The list started as a group of America Online members. Mr. Yoder searched AOL's member profiles for "insulin pumpers" and wrote them. "Almost everybody was interested in it, and it took off and spread by word of mouth."

Until recently Insulin Pumpers was a closed list with about 20 members. But after moving to the Internet and finding a home on Mr. Robinton's site, it has grown to a membership today of about 100.

The easiest way to join the Insulin Pumpers list is through its Web page at http://www.bizsystems.com/Diabetes/ and click on "Join Insulin-Pumper's and other mail lists" and then click on "Join."

One requirement of this mailing list that many others don't have is to send the list a personal profile.
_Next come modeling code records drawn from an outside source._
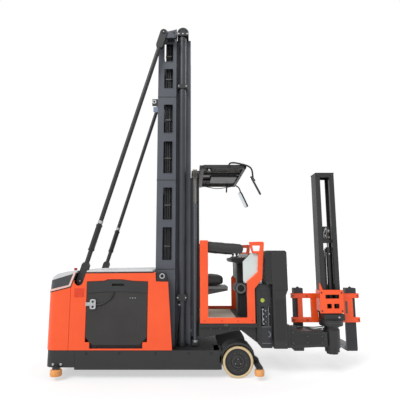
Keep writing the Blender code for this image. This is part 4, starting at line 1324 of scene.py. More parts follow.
        path: list[tuple[float, float, float]] = []
        out: list[tuple[float, float, float]] = []
        for x, z in (self.belt[2], self.belt[1]):
            path.append((x, -self.half, z))
            out.append((0, -1, 0))
        for x in (-1.78, -1.84):
            path.append((x, -self.half, level(x)))
            out.append((0, -1, 0))
        for angle in range(270, 179, -10):
            turn = math.radians(angle)
            x = back + radius + radius * math.cos(turn)
            path.append((x, -self.half + radius + radius * math.sin(turn), level(x)))
            out.append((math.cos(turn), math.sin(turn), 0))
        path += [(x, -y, z) for x, y, z in reversed(path)]
        out += [(x, -y, z) for x, y, z in reversed(out)]
        piece = self.piece("belt_trim", "pin_stripe", "void_black")
        ends = (Vector((-0.939, 0.0, 0.345)), Vector((-0.756, 0.0, 0.842)))
        shifts = [*ends, *[Vector((0.0, 0.0, 1.03))] * (len(path) - 4), *reversed(ends)]
        for offset, width, thick, finish in ((0.023, 0.024, 0.0040, 0), (0.006, 0.010, 0.0030, 1)):
            moved = [Vector(place) + shift * offset for place, shift in zip(path, shifts)]
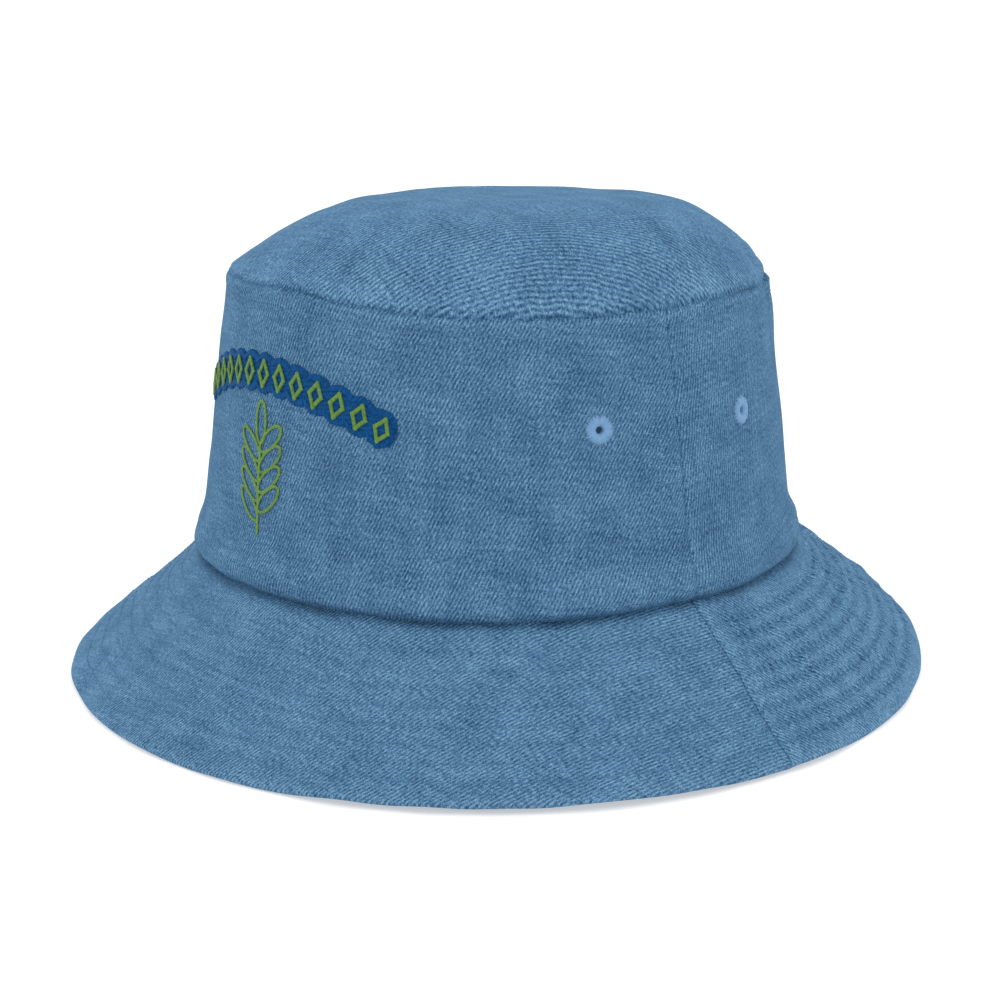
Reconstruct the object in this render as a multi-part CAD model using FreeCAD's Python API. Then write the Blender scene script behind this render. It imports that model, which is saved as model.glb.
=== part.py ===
import FreeCAD, Part

import functools
import math
import os

# Bucket hat, millimetres. +Z is up, the front faces -Y and the wearer's left is +X.
# The origin is the middle of the flat ring on which the brim's edge rests.

# Crown: an upright wall of two panels under a domed top panel. All plans are ovals.
BASE_HALF_WIDTH = 94.5
BASE_HALF_LENGTH = 97.5
TOP_HALF_WIDTH = 79.0
TOP_HALF_LENGTH = 91.5
BRIM_SEAM_Z = 40.0
CROWN_HEIGHT = 90.5
TOP_SEAM_Z = BRIM_SEAM_Z + CROWN_HEIGHT
DOME_HEIGHT = 17.4
DOME_POWER = 2.95
DOME_STEPS = 14
HEM_ROLL = 2.6
HEM_ROLL_MIDDLE = 0.07
HEM_ROLL_SPREAD = 0.08
WALL_RINGS = (-0.05, 0.02, 0.07, 0.13, 0.2, 0.28, 1.05)

# Brim: three layers that fall outwards from the crown's foot.
BRIM_SLANT = 59.0
BRIM_FALL = BRIM_SEAM_Z
BRIM_REACH = math.sqrt(BRIM_SLANT ** 2 - BRIM_FALL ** 2)
BRIM_SLOPE = BRIM_FALL / BRIM_REACH
BRIM_SPARE = 10.0
SEAM_FLANGE = 2.4

# Cloth.
DENIM = 0.9
INTERLINING = 0.5
PLY_GAP = 0.1
PANEL_GAP = 0.3
TAPE = 0.4
SWEATBAND = 1.0
SWEATBAND_HEIGHT = 34.0
TAPE_HALF_WIDTH = 7.0
TOP_TAPE_HEIGHT = 11.0

# Thread.
THREAD = 0.35
THREAD_LIFT = 0.05
TOPSTITCH_DROP = 5.5
QUILTING_ROWS = 8
QUILTING_PITCH = 6.0
QUILTING_EDGE = 7.5

# Vent eyelets, two beside each side seam.
EYELET_ANGLE = math.radians(17.0)
EYELET_HEIGHT_SHARE = 0.615
EYELET_Z = BRIM_SEAM_Z + EYELET_HEIGHT_SHARE * CROWN_HEIGHT
EYELET_ROD_HALF_LENGTH = 6.0
EYELET_RADIUS = 4.8
EYELET_HOLE_RADIUS = 1.6
EYELET_BARREL_RADIUS = 2.2
EYELET_RIM = 0.7

# Embroidery on the front: an arched band with a row of hollow lozenges, and a sprig below it.
BAND_TOP_Z = TOP_SEAM_Z - 19.0
BAND_HEIGHT = 12.0
BAND_RADIUS = 122.0
BAND_HALF_ANGLE = math.radians(24.0)
LOZENGES = 13
LOZENGE_HALF_WIDTH = 2.8
LOZENGE_HALF_HEIGHT = 4.2
LOZENGE_HOLLOW = 0.5
SPRIG_TOP_Z = TOP_SEAM_Z - 33.0
SPRIG_HEIGHT = 40.0
STEM_WIDTH = 1.6
LEAFLETS = 8
LEAFLET_FIRST = 1.4
LEAFLET_SPREAD = 1.0
LEAFLET_LENGTH = 13.0
LEAFLET_WIDTH = 5.2
LEAFLET_TILT = math.radians(50.0)
STITCH_LINE = 1.5
SATIN = 0.5
BACKING_HALF_WIDTH = 64.0
BACKING_HEIGHT = 66.0
BACKING_TOP_Z = TOP_SEAM_Z - 15.0
EMBROIDERY_LOW_Z = BRIM_SEAM_Z + 5.0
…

The profiles are available on-line in a "members only" area of the Web site. Also available on-line in this closed area are archived message going back to May. Mr. Robinton is also building the site's collection of answers to frequently asked questions.

All this is to help find answers for those interested in pumping themselves or for their children. It worked so well for Ms. Lulla that she says, "I was encouraged by other parents of kids on pumps to get Ravi's endocrinologist to say yes to the pump. I want to be that same thing to other parents." That sort of community support is what mailing list do best, and the Insulin Pumpers list does it very well indeed. 


The American Diabetes Association originally published this article on its Web site as one of my “About the Internet” columns.


Update

The Insulin Pumpers web site and mail lists are the largest support forums in the world for the users of insulin pumps. There are more than 4,700 members, including many doctors, CDE's, RN's, and more than 800 kids (or their parents) who started pumping at ages 10 days through their teens. If a challenge has come up, one of these many contributors has surely faced it or something similar and can tell how they solve the problem.

Executive Director Michael Robinton tells me, "We're still focused on the same issues and problems that existed when the organization began. There are a few more people and, hopefully, a few more answers."